The ever-consistent direction of Robert Wise (The Haunting, The Sound of Music, The Andromeda Strain) serves the story well and relies on little gimmickry or outlandish special effects. The seminal, electronic score by Bernard Hermann was one of the first to use Theremins, later a cliché of the genre.

The film’s status as a cult classic is born of its timelessness. Its message of peace and cooperation is universal. Its still contemporary themes include weapons of mass destruction, an empowered female protagonist (who just might save the Earth), the belligerent and violent nature of man, xenophobia, mob rule, political mistrust and gridlock, international squabbling, and disastrous foreign policy decisions.

A fun example of the film’s enduring nature has the tenants of Helen’s boarding house sitting around discussing the alien visitation. One curmudgeonly man asks why the government refuses to act.

A Gentleman responds, “What can they do? They’re only people like us.”

To which the curmudgeon responds incredulously, “People my foot! They’re Democrats!”

As Klaatu (posing as a regular Joe) stands among the crowds gawking at the spaceship, he is asked by a radio reporter for a comment. He begins thoughtfully, “I am fearful when I see people substituting fear for reason”. The reporter quickly moves on, cutting Klaatu off, the sound bite being a bit too real for the interviewer and his dimwitted audience.

So, either The Day the Earth Stood Still is a very forward thinking and prescient film or we are in a state of political and intellectual retardation- probably a little of both.

The film does have some plot conveniences that prove unlikely. A spaceship has landed in the center of a park in Washington, D.C. yet there is no twenty-four hour media watch. Spectators go home at night, leaving only two (TWO!) soldiers to guard Gort and the spaceship. Gort has already dissolved a tank, a howitzer, and several rifles with his death ray at this point. A jerry-rigged wall of plywood and aluminum cordons them off.

The injured Klaatu (he is shot, of course, while offering peace) is taken to Walter Reed Hospital where extensive tests are run but no one thinks to take a photo of him.

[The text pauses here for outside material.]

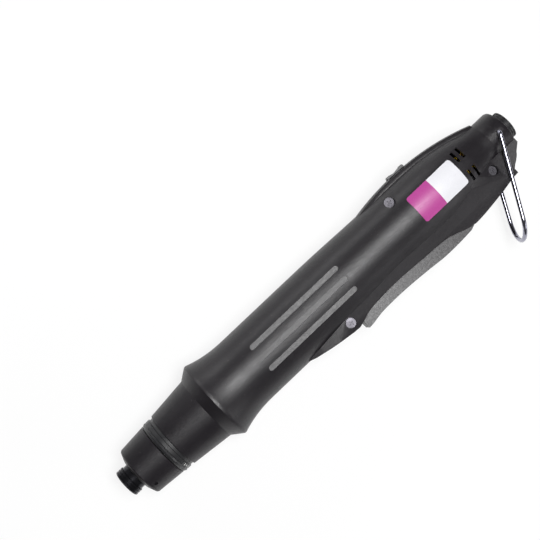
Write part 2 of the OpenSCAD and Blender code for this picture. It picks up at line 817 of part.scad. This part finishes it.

This proves handy after his escape, allowing him to go unrecognized by the earthlings for most of the picture.

In addition, Gort, who stands ten feet tall and is made of impenetrable metal, waltzes across downtown Washington unnoticed as he goes to save Klaatu and return him to the spaceship.

That is petulant nitpicking however. The film’s remarkably liberal message is combined seamlessly with a deliberate biblical parable; Klaatu, after all, does descend from the heavens, delivers a message of peace, is killed for his trouble, resurrects, and warns humanity about improper behavior and the hell storm to come if they do not mend their ways. He even adopts the name of “Carpenter” from the laundry ticket he finds in a confiscated suit.

Leaving us with the poser, whom would Jesus vaporize with his death ray?

Ultimately, The Day the Earth Stood Still acts as an allegory against mindless militarism, nuclear weaponry, and man’s inability to play nice, all dressed up as an intergalactic doomsday warning.

It portrays humanity as a fearful, violent, ignorant race of boobs, which, of course, we are. It won’t get an argument there.

Perhaps that’s the translation of Klaatu’s famous message to Gort.

Maybe “Gort, Klaatu berada nikto” simply means, “Let’s get the hell out of here. These people are idiots.”